In any race for governor, things seldom are as black and white as they appear.
The emerging battle between Republican Gov. Rick Scott and his probable Democratic opponent, Charlie Crist, may be a rare exception.
Scott can win a second term without support from African-American voters, while Crist probably has no chance of winning unless they turn out in large numbers.
It was more than symbolic when the Florida Legislative Black Caucus stood up Scott last week, refusing to meet with him for a talk its members said would be "fruitless."
Tallahassee politicians rarely pass up free media exposure, so the snub seemed like an election year tactic to embarrass the governor.

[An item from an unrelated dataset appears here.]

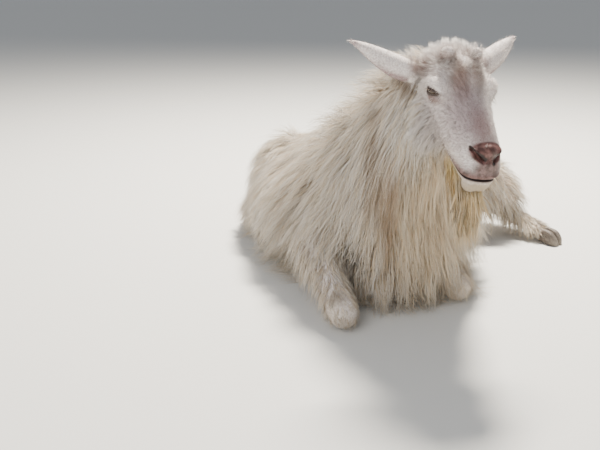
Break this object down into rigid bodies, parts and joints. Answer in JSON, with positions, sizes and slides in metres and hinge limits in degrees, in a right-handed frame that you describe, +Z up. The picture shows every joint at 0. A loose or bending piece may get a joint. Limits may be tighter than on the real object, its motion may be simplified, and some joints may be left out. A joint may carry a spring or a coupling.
{
  "type": "long-haired white goat",
  "caption": "Life-size still model of a long-haired, hornless white goat lying on its breast, with a beard and a coat that hangs to the floor.",
  "frame": {"origin": "on the floor, under the breastbone, where the trunk rests", "axes": "+Z up; -Y the way the goat looks; -X its right side"},
  "size_m": [0.9502, 1.2598, 0.6479],
  "materials": {
    "white_coat": "long silky hair",
    "cream_coat": "long silky hair, yellowed",
    "bare_skin": "soft bare skin",
    "hoof_horn": "worn horn",
    "eye": "wet and glossy"
  },
  "bodies": {
    "root": {"head": "white_coat", "beard": "cream_coat", "ear_right": "white_coat", "ear_left": "white_coat", "eye_right": "eye", "eye_left": "eye", "neck": "cream_coat", "torso": "white_coat", "tail": "white_coat", "forearm_right": "white_coat", "forearm_left": "white_coat", "front_cannon_right": "white_coat", "front_cannon_left": "white_coat", "front_hoof_right": "hoof_horn", "front_hoof_left": "hoof_horn", "thigh_right": "white_coat", "thigh_left": "white_coat", "shank_right": "white_coat", "shank_left": "white_coat", "hind_cannon_right": "white_coat", "hind_cannon_left": "white_coat", "hind_hoof_right": "hoof_horn", "hind_hoof_left": "hoof_horn"}
  },
  "joints": []
}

Black legislators are fed up with what they view as Scott's inflexibility on a range of issues they listed in a letter to him: opposing the expansion of health care, "purging" voter rolls of noncitizens, restoring rights to ex-felons and increasing minority appointments.
Scott said through a spokeswoman that he was disappointed and that he believes in working together to find solutions. African-American lawmakers argue that his record proves otherwise.

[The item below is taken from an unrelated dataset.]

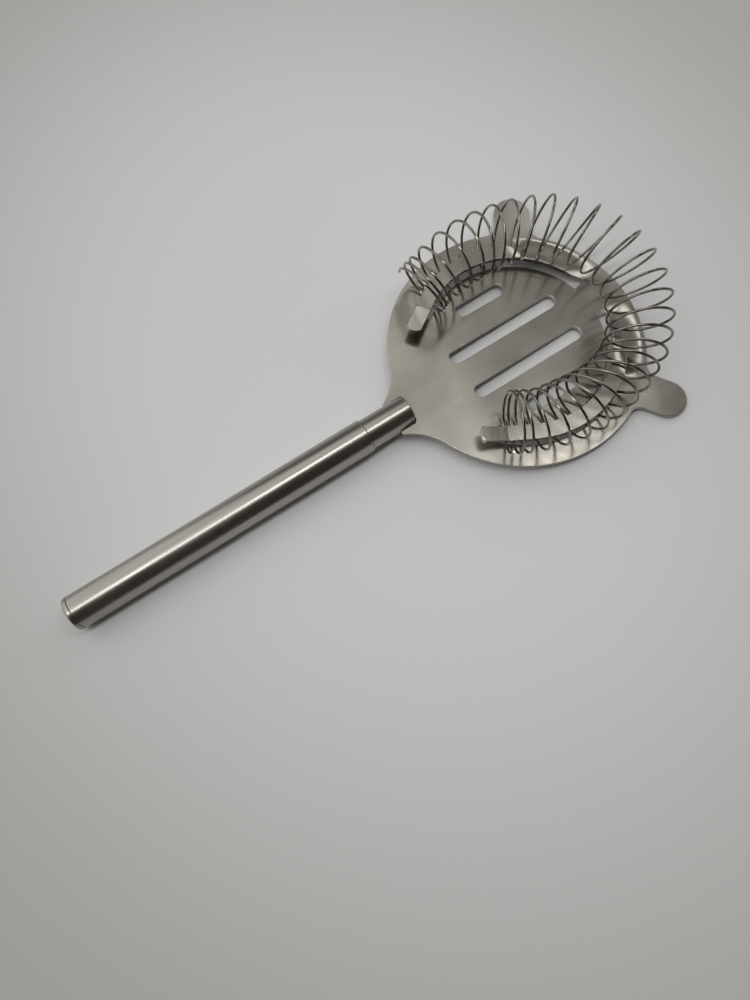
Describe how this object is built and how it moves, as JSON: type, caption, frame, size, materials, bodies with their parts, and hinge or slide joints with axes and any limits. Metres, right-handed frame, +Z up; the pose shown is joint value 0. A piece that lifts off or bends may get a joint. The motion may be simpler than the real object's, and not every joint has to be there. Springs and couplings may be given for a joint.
{
  "type": "hawthorne strainer",
  "caption": "Bar strainer: a slotted steel disc with two ears, a coil spring held round its front edge by raised arms, and a straight tube handle.",
  "frame": {"origin": "middle of the footprint on the table plane, with the strainer lying as it rests: on the handle's far end and the disc's front edge", "axes": "+X from the handle towards the disc's front, +Y to the left when looking along +X, +Z up from the table; the plate itself is tilted 2.8 degrees about Y, front edge lower"},
  "size_m": [0.2112, 0.0962, 0.0271],
  "materials": {
    "sheet_steel": "satin stainless sheet with handling marks",
    "spring_steel": "bright drawn wire",
    "tube_steel": "lengthwise brushed tube"
  },
  "bodies": {
    "strainer": {"strainer_plate": "sheet_steel", "ferrule": "tube_steel", "handle_tube": "tube_steel", "end_cap": "tube_steel"},
    "spring": {"coil_spring": "spring_steel"}
  },
  "joints": [
    {"name": "spring_press", "type": "slide", "parent": "strainer", "child": "spring", "axis": [0.9988, 0, -0.0495], "range_m": [-0.002, 0], "stiffness_N_per_m": 400, "springref_m": 0.0005}
  ]
}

Scott was the first Florida governor to name an African-American as lieutenant governor, but Jennifer Carroll's luster had faded by the time she resigned last year from a largely ceremonial post.
Scott signed a law in 2011 that scaled back early-voting hours. That was reversed in part by the 2013 Legislature but remains a rallying cry for Democrats, who pushed a message of "voter suppression" to help drive up 2012 turnout.
Crist signed an executive order in 2008 to extend early voting, a move sought by Democrats that was viewed as helping Barack Obama win Florida because the lines were longest in urban centers with more black voters. Watch how Crist makes that action a central theme of his pitch to all Democrats.
Crist was comfortable campaigning among black voters when he was a Republican, and now he needs their support more than ever.
Crist led an effort to make it easier for inmates to get their civil rights restored after leaving prison. Scott led a 2011 effort that reversed the policy, and now most ex-inmates have to wait at least five years to apply for restoration.
Scott has appointed only one black state agency secretary; Crist appointed several.
Scott has appointed fewer black judges than Crist or former Gov. Jeb Bush. Crist, as a Republican, appointed James Perry, an African-American judge, to the Florida Supreme Court. In his new book, Crist says the decision generated 27,000 critical calls, faxes and emails to his office.
Will any of this make a difference on Election Day? Probably not, unless Crist galvanizes a high turnout of black voters. It's hard to motivate voters of any color in off-year elections in Florida.
Black voters make up less than 14 percent of the state's electorate, and they vote overwhelmingly for Democrats. Republicans will relentlessly remind swing voters and independents of Crist's close alliance with Obama, while concentrating intensely on a larger pool of Hispanic voters, and the GOP has more resources to accomplish that.